**SUPPLIED INFORMATION**
'''

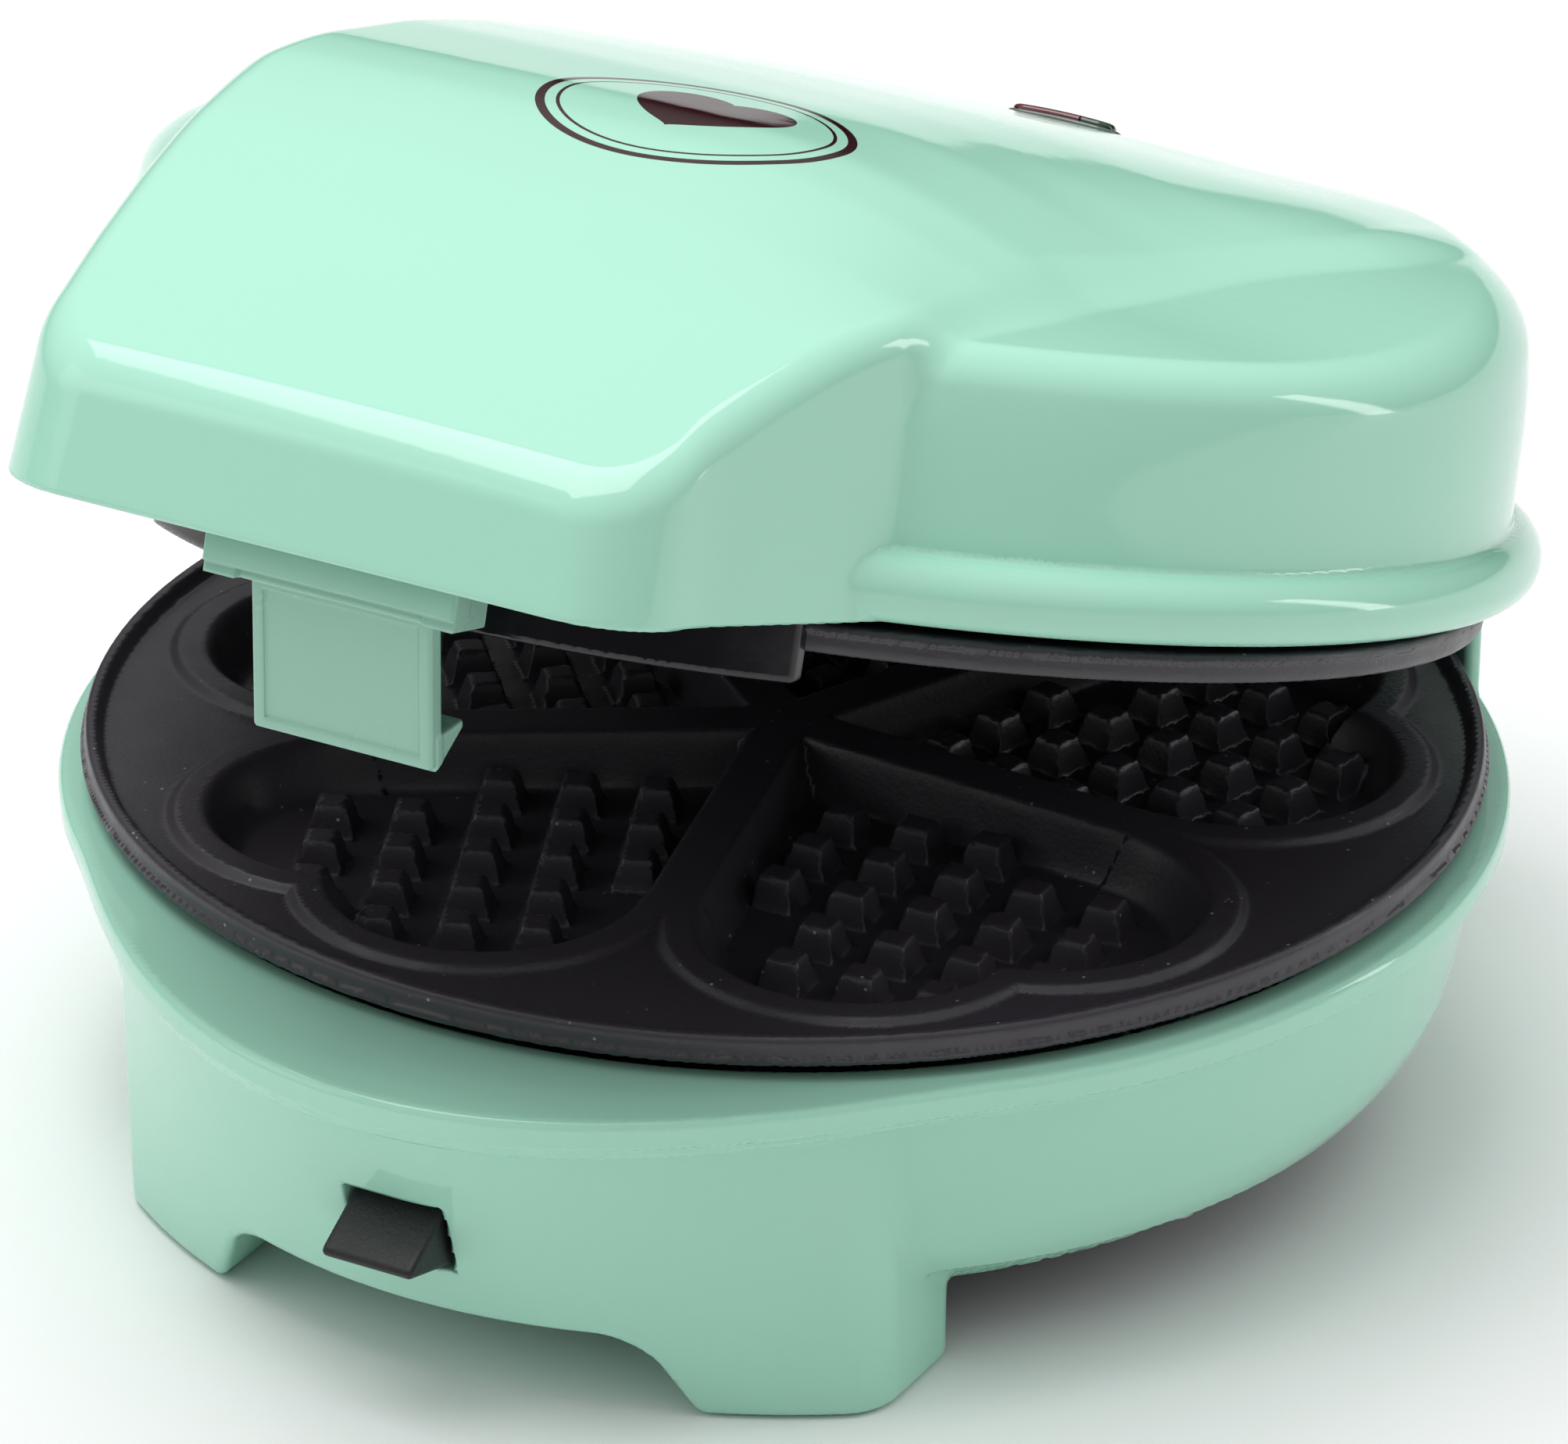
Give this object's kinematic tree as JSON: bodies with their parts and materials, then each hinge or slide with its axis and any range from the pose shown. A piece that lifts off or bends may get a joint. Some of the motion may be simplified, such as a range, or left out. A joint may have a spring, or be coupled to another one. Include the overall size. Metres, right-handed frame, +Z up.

'''
'''

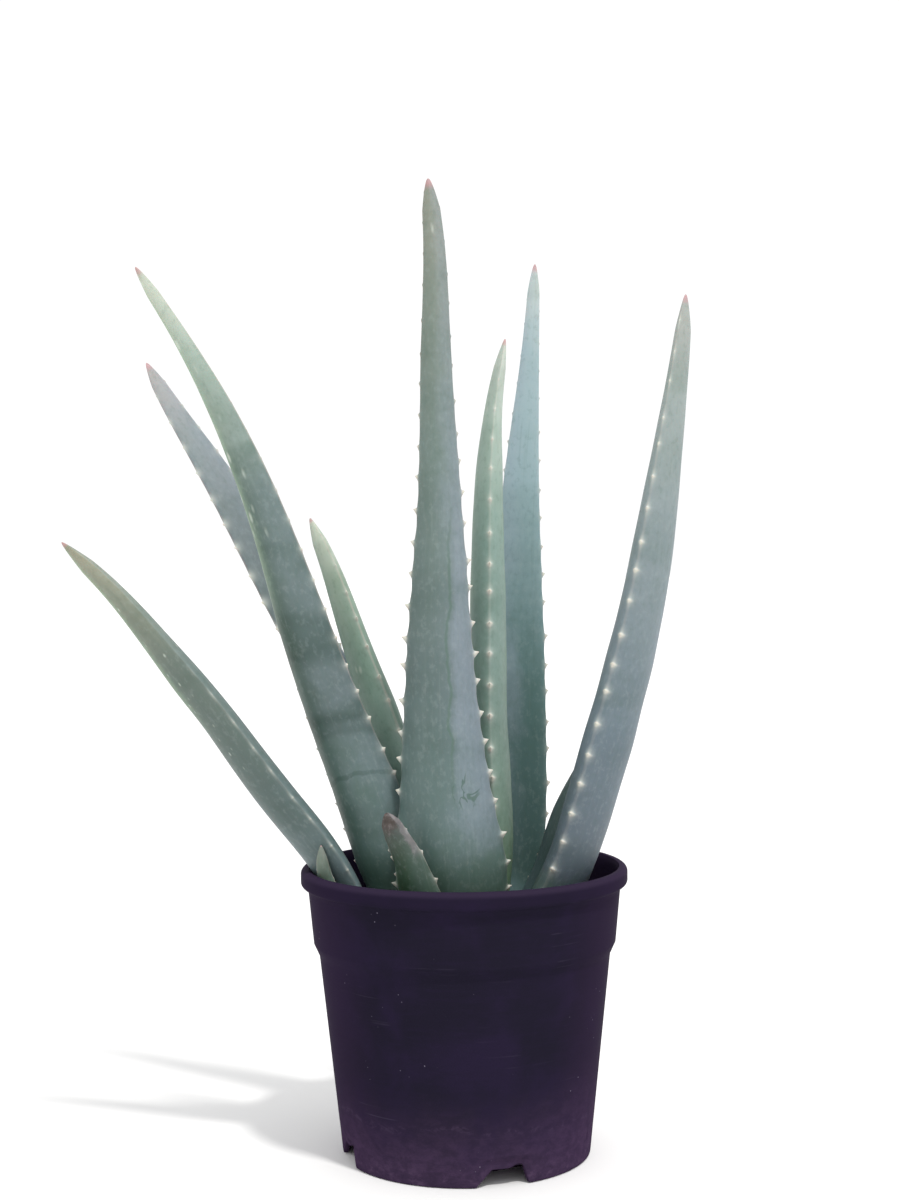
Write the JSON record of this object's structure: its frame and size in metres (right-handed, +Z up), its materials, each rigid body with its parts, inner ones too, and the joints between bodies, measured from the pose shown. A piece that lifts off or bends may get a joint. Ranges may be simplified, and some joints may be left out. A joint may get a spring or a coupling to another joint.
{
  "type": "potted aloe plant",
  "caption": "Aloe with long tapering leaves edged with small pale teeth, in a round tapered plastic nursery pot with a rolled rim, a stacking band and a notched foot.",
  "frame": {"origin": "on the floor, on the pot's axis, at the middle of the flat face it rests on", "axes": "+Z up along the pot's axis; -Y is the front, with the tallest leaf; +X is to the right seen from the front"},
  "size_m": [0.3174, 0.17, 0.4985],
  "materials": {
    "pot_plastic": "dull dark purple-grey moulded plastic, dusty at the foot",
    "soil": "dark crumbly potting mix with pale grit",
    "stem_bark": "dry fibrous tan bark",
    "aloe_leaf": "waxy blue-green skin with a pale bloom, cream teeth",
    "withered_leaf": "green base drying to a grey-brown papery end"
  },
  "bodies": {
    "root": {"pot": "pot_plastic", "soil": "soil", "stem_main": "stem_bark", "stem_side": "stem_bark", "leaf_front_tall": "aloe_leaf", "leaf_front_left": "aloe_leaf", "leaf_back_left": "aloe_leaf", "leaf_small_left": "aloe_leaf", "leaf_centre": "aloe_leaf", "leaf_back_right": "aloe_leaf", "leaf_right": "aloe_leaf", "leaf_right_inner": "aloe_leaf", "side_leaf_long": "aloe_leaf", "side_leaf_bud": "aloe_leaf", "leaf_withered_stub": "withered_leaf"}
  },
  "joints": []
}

'''

**WRITTEN EXERCISE**
In the records above, find each line holding "materials" and copy it.

**PROBLEM SOLUTION**
Give this object's kinematic tree as JSON: bodies with their parts and materials, then each hinge or slide with its axis and any range from the pose shown. A piece that lifts off or bends may get a joint. Some of the motion may be simplified, such as a range, or left out. A joint may have a spring, or be coupled to another one. Include the overall size. Metres, right-handed frame, +Z up.
Write the JSON record of this object's structure: its frame and size in metres (right-handed, +Z up), its materials, each rigid body with its parts, inner ones too, and the joints between bodies, measured from the pose shown. A piece that lifts off or bends may get a joint. Ranges may be simplified, and some joints may be left out. A joint may get a spring or a coupling to another joint.
  "materials": {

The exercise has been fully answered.